▶ **GIVEN INSTRUCTION**
Write out the entries again exactly as they are given.

▶ **RECORDS SHOWN**
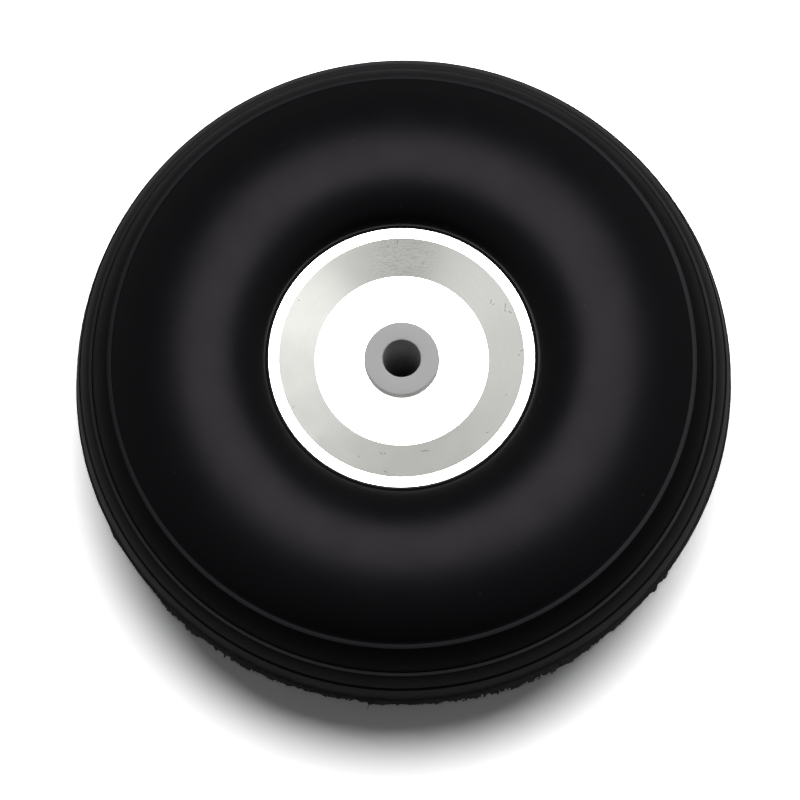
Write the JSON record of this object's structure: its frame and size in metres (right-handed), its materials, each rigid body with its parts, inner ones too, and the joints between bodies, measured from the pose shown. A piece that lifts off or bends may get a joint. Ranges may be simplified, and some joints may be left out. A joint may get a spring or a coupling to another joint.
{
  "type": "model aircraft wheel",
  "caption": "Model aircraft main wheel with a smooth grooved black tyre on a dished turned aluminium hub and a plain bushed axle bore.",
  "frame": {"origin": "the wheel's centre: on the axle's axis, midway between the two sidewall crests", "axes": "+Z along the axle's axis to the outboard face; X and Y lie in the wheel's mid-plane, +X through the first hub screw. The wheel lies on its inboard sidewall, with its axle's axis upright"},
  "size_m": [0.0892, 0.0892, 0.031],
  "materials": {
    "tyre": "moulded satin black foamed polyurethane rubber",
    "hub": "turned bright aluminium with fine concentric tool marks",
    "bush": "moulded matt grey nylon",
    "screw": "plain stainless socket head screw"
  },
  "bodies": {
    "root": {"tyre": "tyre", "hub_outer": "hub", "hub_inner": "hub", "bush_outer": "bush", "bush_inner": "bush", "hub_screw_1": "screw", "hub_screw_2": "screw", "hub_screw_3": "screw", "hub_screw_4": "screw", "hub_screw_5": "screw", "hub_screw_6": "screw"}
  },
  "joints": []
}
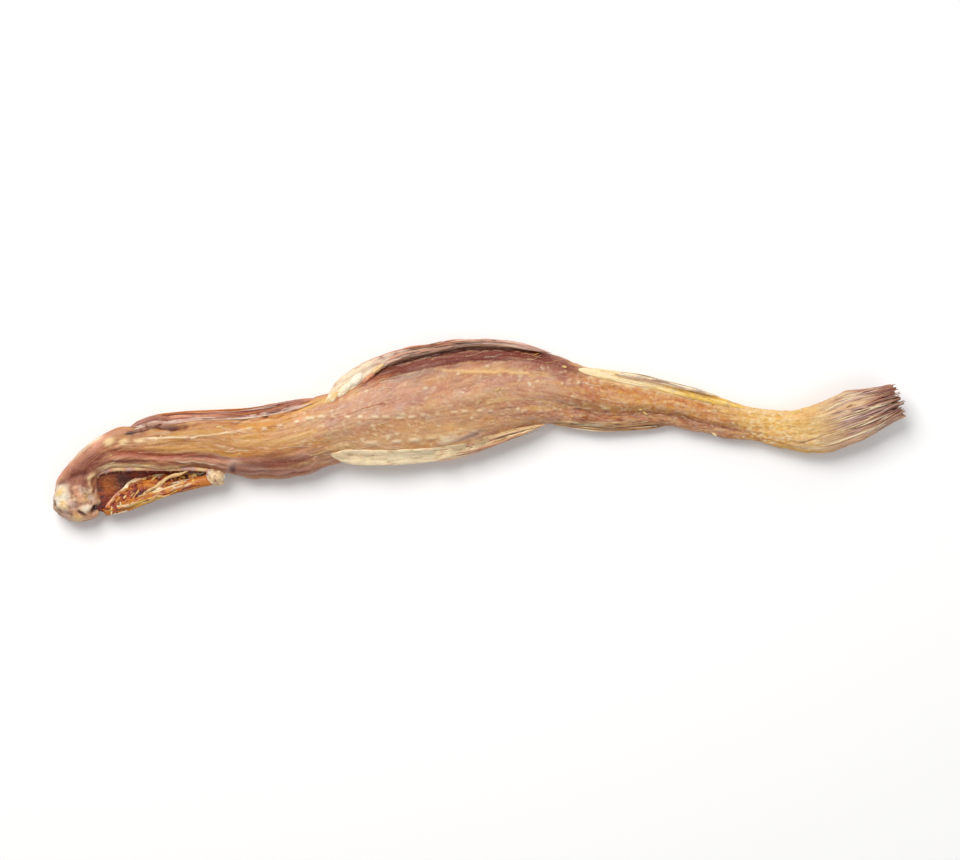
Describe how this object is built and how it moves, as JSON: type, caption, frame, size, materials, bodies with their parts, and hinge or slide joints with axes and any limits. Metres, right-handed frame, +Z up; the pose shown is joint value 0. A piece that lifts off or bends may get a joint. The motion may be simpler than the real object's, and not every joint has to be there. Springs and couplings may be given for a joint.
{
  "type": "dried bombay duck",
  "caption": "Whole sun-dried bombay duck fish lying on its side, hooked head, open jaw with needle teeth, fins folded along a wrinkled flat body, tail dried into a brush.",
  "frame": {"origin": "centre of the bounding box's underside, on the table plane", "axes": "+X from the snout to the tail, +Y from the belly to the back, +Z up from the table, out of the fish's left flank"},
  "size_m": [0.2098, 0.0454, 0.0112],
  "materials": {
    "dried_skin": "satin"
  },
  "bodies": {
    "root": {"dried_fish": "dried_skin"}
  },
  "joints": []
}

▶ **EXERCISE OUTPUT**
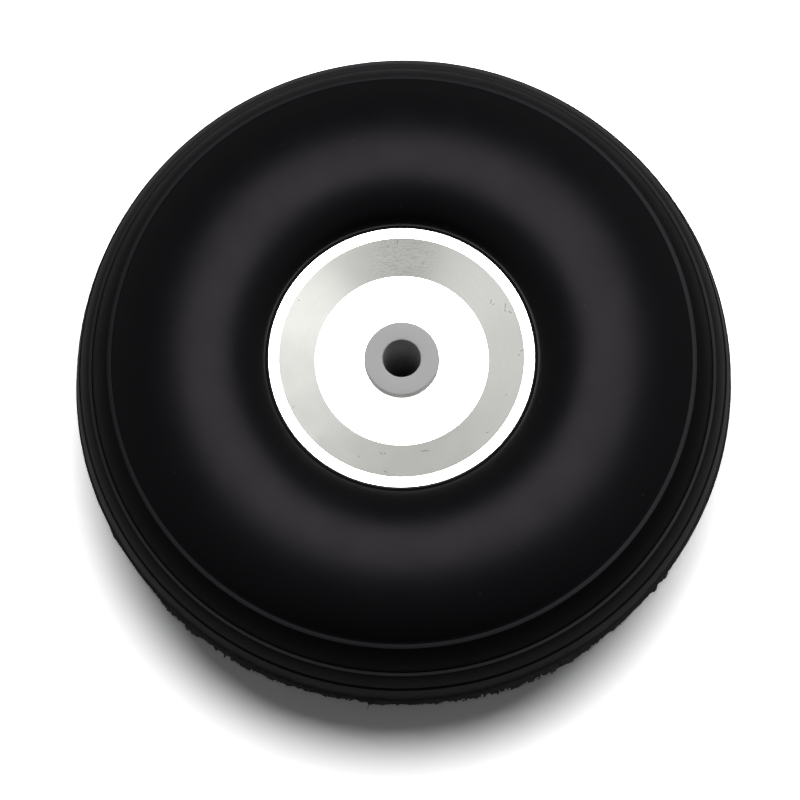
Write the JSON record of this object's structure: its frame and size in metres (right-handed), its materials, each rigid body with its parts, inner ones too, and the joints between bodies, measured from the pose shown. A piece that lifts off or bends may get a joint. Ranges may be simplified, and some joints may be left out. A joint may get a spring or a coupling to another joint.
{
  "type": "model aircraft wheel",
  "caption": "Model aircraft main wheel with a smooth grooved black tyre on a dished turned aluminium hub and a plain bushed axle bore.",
  "frame": {"origin": "the wheel's centre: on the axle's axis, midway between the two sidewall crests", "axes": "+Z along the axle's axis to the outboard face; X and Y lie in the wheel's mid-plane, +X through the first hub screw. The wheel lies on its inboard sidewall, with its axle's axis upright"},
  "size_m": [0.0892, 0.0892, 0.031],
  "materials": {
    "tyre": "moulded satin black foamed polyurethane rubber",
    "hub": "turned bright aluminium with fine concentric tool marks",
    "bush": "moulded matt grey nylon",
    "screw": "plain stainless socket head screw"
  },
  "bodies": {
    "root": {"tyre": "tyre", "hub_outer": "hub", "hub_inner": "hub", "bush_outer": "bush", "bush_inner": "bush", "hub_screw_1": "screw", "hub_screw_2": "screw", "hub_screw_3": "screw", "hub_screw_4": "screw", "hub_screw_5": "screw", "hub_screw_6": "screw"}
  },
  "joints": []
}
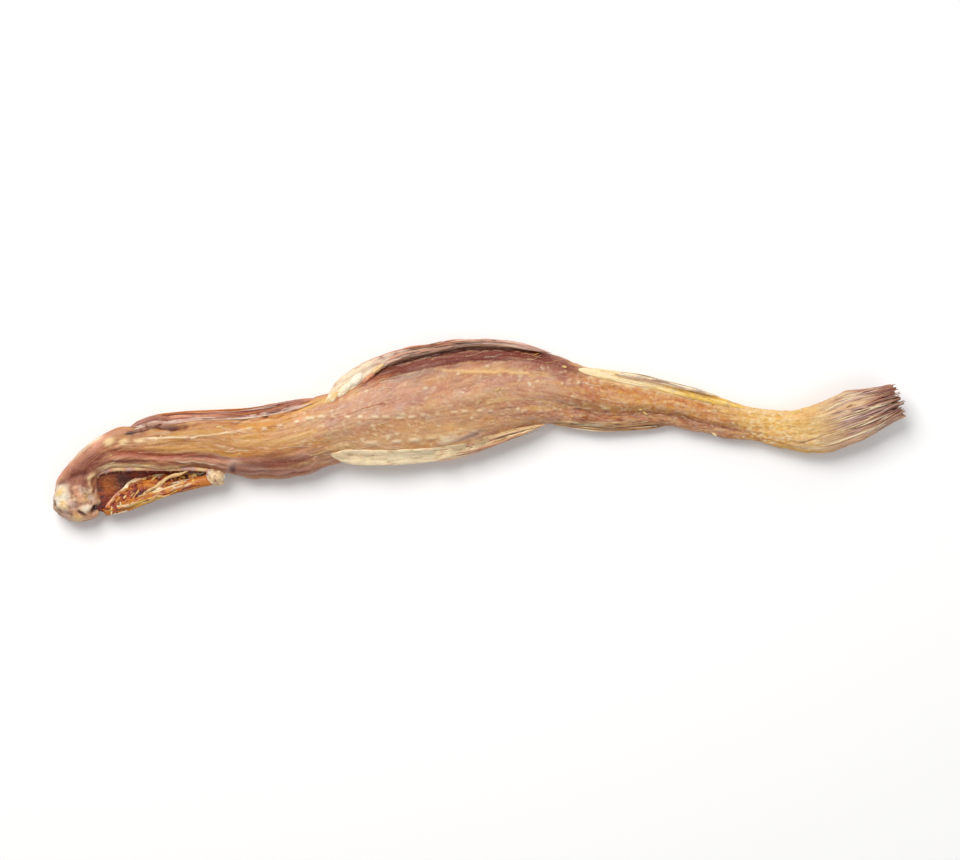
Describe how this object is built and how it moves, as JSON: type, caption, frame, size, materials, bodies with their parts, and hinge or slide joints with axes and any limits. Metres, right-handed frame, +Z up; the pose shown is joint value 0. A piece that lifts off or bends may get a joint. The motion may be simpler than the real object's, and not every joint has to be there. Springs and couplings may be given for a joint.
{
  "type": "dried bombay duck",
  "caption": "Whole sun-dried bombay duck fish lying on its side, hooked head, open jaw with needle teeth, fins folded along a wrinkled flat body, tail dried into a brush.",
  "frame": {"origin": "centre of the bounding box's underside, on the table plane", "axes": "+X from the snout to the tail, +Y from the belly to the back, +Z up from the table, out of the fish's left flank"},
  "size_m": [0.2098, 0.0454, 0.0112],
  "materials": {
    "dried_skin": "satin"
  },
  "bodies": {
    "root": {"dried_fish": "dried_skin"}
  },
  "joints": []
}